─── PROVIDED DATA ───

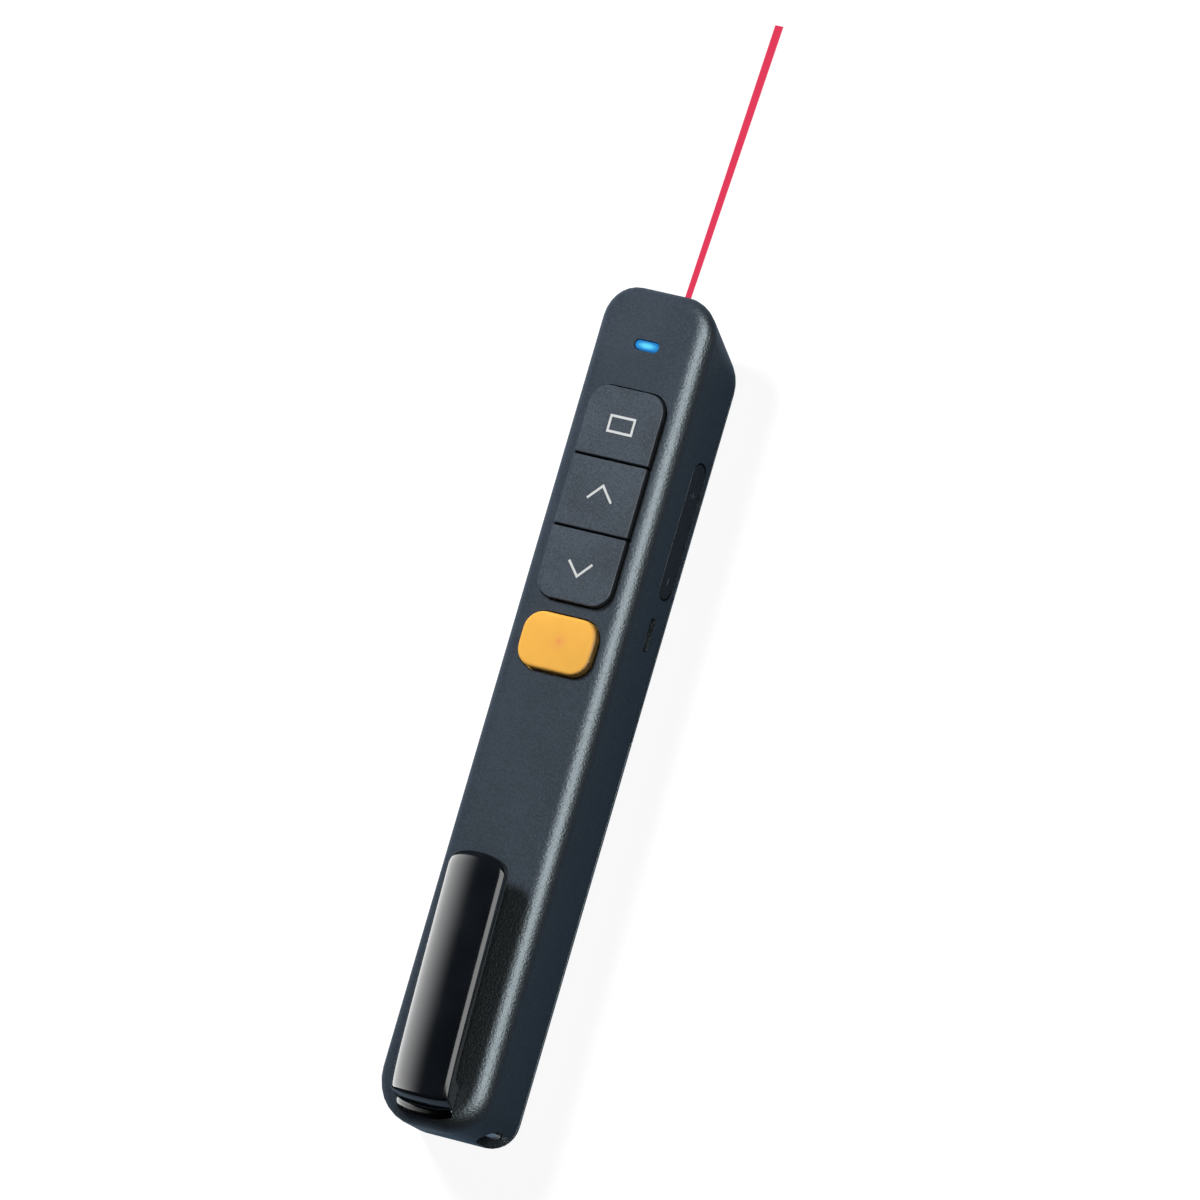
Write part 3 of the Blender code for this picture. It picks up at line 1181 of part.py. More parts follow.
def make_battery(wrap, nickel):
    centre = (0, CELL_LEVEL)
    shoulder = CELL_FRONT - CELL_NUB_LENGTH
    profile = [
        (CELL_RADIUS - CELL_EDGE, CELL_REAR),
        (CELL_RADIUS, CELL_REAR + CELL_EDGE),
        (CELL_RADIUS, shoulder - CELL_EDGE),
        (CELL_RADIUS - CELL_EDGE, shoulder),
        (CELL_NUB_RADIUS, shoulder),
        (CELL_NUB_RADIUS, CELL_FRONT),
    ]
    piece("battery_cell", turned(centre, profile), wrap)
    half, low = CONTACT_WIDTH / 2, CELL_LEVEL - CONTACT_HEIGHT / 2
    plate_high = (half, POSITIVE_REAR + CONTACT_THICKNESS, BOARD_TOP + CONTACT_ABOVE_BOARD)
    positive = piece("positive_contact", block((-half, POSITIVE_REAR, low), plate_high), nickel)
    tab_under = BOARD_TOP + SNUG_GAP
    tab = block(
        (half - CONTACT_TAB_WIDTH, POSITIVE_REAR + OVERLAP / 4, tab_under),
        (half - OVERLAP / 4, PARTITION_FRONT + CONTACT_TAB_LENGTH, tab_under + CONTACT_THICKNESS),
    )
    join(positive, "tab", tab)
    plate_front = SPRING_PLATE_REAR + CONTACT_THICKNESS
    plate = block((-half, SPRING_PLATE_REAR, low), (half, plate_front, low + CONTACT_HEIGHT))
    negative = piece("spring_plate", plate, nickel)
    tab = block(
        (-SPRING_TAB_END, SPRING_PLATE_REAR + OVERLAP / 4, LEAD_LEVEL),
        (-half + OVERLAP, plate_front - OVERLAP / 4, LEAD_LEVEL + CONTACT_TAB_WIDTH),
    )
    join(negative, "tab", tab)
    make_battery_spring(nickel)


def wire(name, points, radius, resolution, material):
    """A round wire along points, as a curve with filled ends."""
    curve = bpy.data.curves.new(name, "CURVE")
    curve.dimensions = "3D"
    curve.bevel_depth = radius
    curve.bevel_resolution = resolution
    curve.use_fill_caps = True
    spline = curve.splines.new("POLY")
    spline.points.add(len(points) - 1)
    for target, point in zip(spline.points, points, strict=True):
        target.co = (*point, 1)
    curve.materials.append(material)
    item = bpy.data.objects.new(name, curve)
    bpy.context.scene.collection.objects.link(item)
    return item


def make_battery_spring(nickel):
    """A conical coil between its plate and the cell's flat end; prints its least gap to itself."""
    count = SPRING_TURNS * SPRING_TURN_POINTS
    points = []
    for k in range(count + 1):
        share = k / count
        angle = 2 * math.pi * SPRING_TURNS * share
        radius = SPRING_BASE_RADIUS + (SPRING_TIP_RADIUS - SPRING_BASE_RADIUS) * share
        y = SPRING_REAR + SPRING_WIRE_RADIUS + (SPRING_LENGTH - 2 * SPRING_WIRE_RADIUS) * share
        points.append(Vector((radius * math.cos(angle), y, CELL_LEVEL + radius * math.sin(angle))))
    near = SPRING_TURN_POINTS // 2
    gaps = [(a - b).length for i, a in enumerate(points) for b in points[i + near :]]
    print(f"battery_spring's least gap to itself: {(min(gaps) - 2 * SPRING_WIRE_RADIUS) / MM:.2f} mm")
    wire("battery_spring", points, SPRING_WIRE_RADIUS, 1, nickel)


def smooth_route(corners, steps):
    """Points on a smooth curve through hand-chosen points, each run leaving and meeting its ends smoothly."""
    ends = [corners[0] * 2 - corners[1], *corners, corners[-1] * 2 - corners[-2]]
    points = []
    for before, start, stop, after in zip(ends, ends[1:], ends[2:], ends[3:], strict=False):
        leaving, meeting = (stop - before) / 2, (after - start) / 2
        for k in range(steps):
            t = k / steps
            ease = t * t * (3 - 2 * t)
            bends = leaving * (t * (1 - t) ** 2) - meeting * (t * t * (1 - t))
            points.append(start + (stop - start) * ease + bends)
    return [*points, corners[-1]]


def make_leads(black_sleeve, red_sleeve):
    """The lead from the spring's plate to the board, and the laser module's lead."""
    tab_x = -SPRING_TAB_END + LEAD_RADIUS + GAP
    tab_y = SPRING_PLATE_REAR + CONTACT_THICKNESS + GAP
    tab_z = LEAD_LEVEL + CONTACT_TAB_WIDTH / 2
    board_end = PARTITION_FRONT + LEAD_RUN_ON
    route = [
        Vector((tab_x, tab_y, tab_z)),
        Vector((tab_x, tab_y + LEAD_BEND / 3, tab_z)),
        Vector((-LEAD_OFFSET, tab_y + LEAD_BEND, LEAD_LEVEL)),
        Vector((-LEAD_OFFSET, tab_y + 2 * LEAD_BEND, LEAD_LEVEL)),
        Vector((-LEAD_OFFSET, FRONT_PARTITION - LEAD_BEND, LEAD_LEVEL)),
        Vector((-LEAD_OFFSET, board_end - LEAD_BEND, LEAD_LEVEL)),
        Vector((-LEAD_OFFSET, board_end, (LEAD_LEVEL + BOARD_UNDER) / 2 - LEAD_RADIUS)),
        Vector((-LEAD_OFFSET, board_end + LEAD_BEND / 3, BOARD_UNDER - GAP)),
    ]
    wire("battery_lead", smooth_route(route, 4), LEAD_RADIUS, 2, black_sleeve)
    rear = DRIVER_FRONT - DRIVER_LENGTH
    route = [
        Vector((0, rear - GAP, LASER_LEVEL)),
        Vector((0, rear - GAP - LASER_LEAD_RUN / 3, LASER_LEVEL)),
        Vector((0, rear - LASER_LEAD_RUN, (LASER_LEVEL + BOARD_UNDER) / 2)),
        Vector((0, rear - LASER_LEAD_RUN - GAP, BOARD_UNDER - GAP)),
    ]
    wire("laser_lead", smooth_route(route, 4), LASER_LEAD_RADIUS, 2, red_sleeve)


def make_receiver(plastic, metal, board):
    """The radio receiver in its bay: a head, a plug shell and the contact tongue in it."""
    middle = -RECEIVER_OFFSET
    half = RECEIVER_HEAD_WIDTH / 2
    low, high = (middle - half, RECEIVER_REAR), (middle + half, RECEIVER_HEAD_FRONT)
    outline = rounded_outline(low, high, KEY_EDGE, RECEIVER_CORNER, EDGE_STEPS)
    piece("receiver_case", prism(outline, RECEIVER_UNDER, RECEIVER_TOP), plastic)
    plug_rear = RECEIVER_HEAD_FRONT + SNUG_GAP
    half, half_height = PLUG_WIDTH / 2, PLUG_HEIGHT / 2
    low = (middle - half, plug_rear, RECEIVER_LEVEL - half_height)
    high = (middle + half, PLUG_FRONT, RECEIVER_LEVEL + half_height)
    shell = piece("receiver_plug", block(low, high), metal)
    inside = block(
        (low[0] + PLUG_SHEET, plug_rear - OVERRUN, low[2] + PLUG_SHEET),
        (high[0] - PLUG_SHEET, PLUG_FRONT + OVERRUN, high[2] - PLUG_SHEET),
    )
    cut(shell, "inside", inside)
    tongue = block(
        (low[0] + PLUG_SHEET + SNUG_GAP, plug_rear, high[2] - PLUG_SHEET - SNUG_GAP - TONGUE_THICKNESS),
        (high[0] - PLUG_SHEET - SNUG_GAP, PLUG_FRONT - TONGUE_SHORT, high[2] - PLUG_SHEET - SNUG_GAP),
    )
    piece("receiver_tongue", tongue, board)


def main():
    clear_scene()
    body_plastic = finish("body_plastic", (0.045, 0.055, 0.068), 0.55)
    key_plastic = finish("key_plastic", (0.055, 0.063, 0.075), 0.6)
    orange_plastic = finish("orange_plastic", (0.91, 0.45, 0.06), 0.45)
    gloss_black = finish("gloss_black", (0.012, 0.013, 0.015), 0.12)
    blue_light = finish("blue_light", (0.03, 0.34, 0.83), 0.3)
    clear_glass = finish("clear_glass", (0.6, 0.2, 0.22), 0.05, alpha=0.5)
    black_plastic = finish("black_plastic", (0.02, 0.02, 0.022), 0.5)
    steel = finish("steel", (0.55, 0.56, 0.58), 0.3, 1.0)
    nickel = finish("nickel", (0.68, 0.66, 0.6), 0.28, 1.0)
    brass = finish("brass", (0.72, 0.53, 0.22), 0.3, 1.0)
    board_green = finish("board_green", (0.02, 0.16, 0.07), 0.45)
    red_plastic = finish("red_plastic", (0.5, 0.03, 0.03), 0.45)
    lamp_white = finish("lamp_white", (0.85, 0.87, 0.8), 0.4)
    cell_wrap = finish("cell_wrap", (0.08, 0.2, 0.3), 0.3)
    make_upper_shell(body_plastic)
    make_lower_shell(body_plastic)
    make_battery_cover(body_plastic)
    make_keys(key_plastic)
    make_laser_button(orange_plastic)
    make_status_light(blue_light)
    make_volume_rocker(key_plastic)
    make_power_slider(black_plastic)
    make_pocket_clip(gloss_black)
    make_strap_bar(steel)
    make_laser_module(brass, clear_glass, steel, board_green)
    make_main_board(board_green)
    make_tact_switches(black_plastic, red_plastic)
    make_volume_switches(black_plastic, red_plastic)
    make_power_switch(steel, black_plastic)
    make_board_parts(black_plastic, steel, lamp_white)
    make_screws(steel)
    make_battery(cell_wrap, nickel)
    make_leads(black_plastic, red_plastic)
    make_receiver(black_plastic, steel, board_green)


main()
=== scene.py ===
"""Dresses the wireless presenter with its laser pointer: materials, the fine outer shapes, light and camera.

Everything is in the part's own frame: the underside lies on z = 0, the laser end points along +Y and the side
controls along +X. Shapes and grains are given in millimetres, lamps and the camera's place in metres.
"""

from __future__ import annotations

import json
import logging
import math
from collections.abc import Callable
from dataclasses import dataclass
from enum import Enum
from functools import cache, cached_property

import bpy
import numpy as np
from mathutils import Matrix, Vector

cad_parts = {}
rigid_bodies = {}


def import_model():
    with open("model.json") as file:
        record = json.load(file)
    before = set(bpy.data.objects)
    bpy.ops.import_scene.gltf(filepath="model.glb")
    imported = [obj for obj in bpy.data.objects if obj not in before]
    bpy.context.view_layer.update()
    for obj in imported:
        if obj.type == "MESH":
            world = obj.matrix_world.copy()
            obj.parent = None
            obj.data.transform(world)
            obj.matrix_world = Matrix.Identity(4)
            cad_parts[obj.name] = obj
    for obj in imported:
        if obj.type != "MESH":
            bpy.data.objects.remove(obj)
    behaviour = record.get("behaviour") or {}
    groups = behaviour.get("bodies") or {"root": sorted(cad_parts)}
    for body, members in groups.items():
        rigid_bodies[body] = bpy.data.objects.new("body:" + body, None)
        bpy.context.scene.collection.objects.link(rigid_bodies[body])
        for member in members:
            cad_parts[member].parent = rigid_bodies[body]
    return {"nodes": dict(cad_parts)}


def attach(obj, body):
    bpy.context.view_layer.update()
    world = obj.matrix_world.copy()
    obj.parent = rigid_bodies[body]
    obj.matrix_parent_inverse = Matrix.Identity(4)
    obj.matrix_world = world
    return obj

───

_YOUR INSTRUCTIONS:_ Using the data above, repeat exactly the lines that begin at the line with "make_volume_switches(black_plastic, red_plastic)" and end at the line with "obj.parent = None", both ends included.

_COMPLETED TASK:_
    make_volume_switches(black_plastic, red_plastic)
    make_power_switch(steel, black_plastic)
    make_board_parts(black_plastic, steel, lamp_white)
    make_screws(steel)
    make_battery(cell_wrap, nickel)
    make_leads(black_plastic, red_plastic)
    make_receiver(black_plastic, steel, board_green)


main()
=== scene.py ===
"""Dresses the wireless presenter with its laser pointer: materials, the fine outer shapes, light and camera.

Everything is in the part's own frame: the underside lies on z = 0, the laser end points along +Y and the side
controls along +X. Shapes and grains are given in millimetres, lamps and the camera's place in metres.
"""

from __future__ import annotations

import json
import logging
import math
from collections.abc import Callable
from dataclasses import dataclass
from enum import Enum
from functools import cache, cached_property

import bpy
import numpy as np
from mathutils import Matrix, Vector

cad_parts = {}
rigid_bodies = {}


def import_model():
    with open("model.json") as file:
        record = json.load(file)
    before = set(bpy.data.objects)
    bpy.ops.import_scene.gltf(filepath="model.glb")
    imported = [obj for obj in bpy.data.objects if obj not in before]
    bpy.context.view_layer.update()
    for obj in imported:
        if obj.type == "MESH":
            world = obj.matrix_world.copy()
            obj.parent = None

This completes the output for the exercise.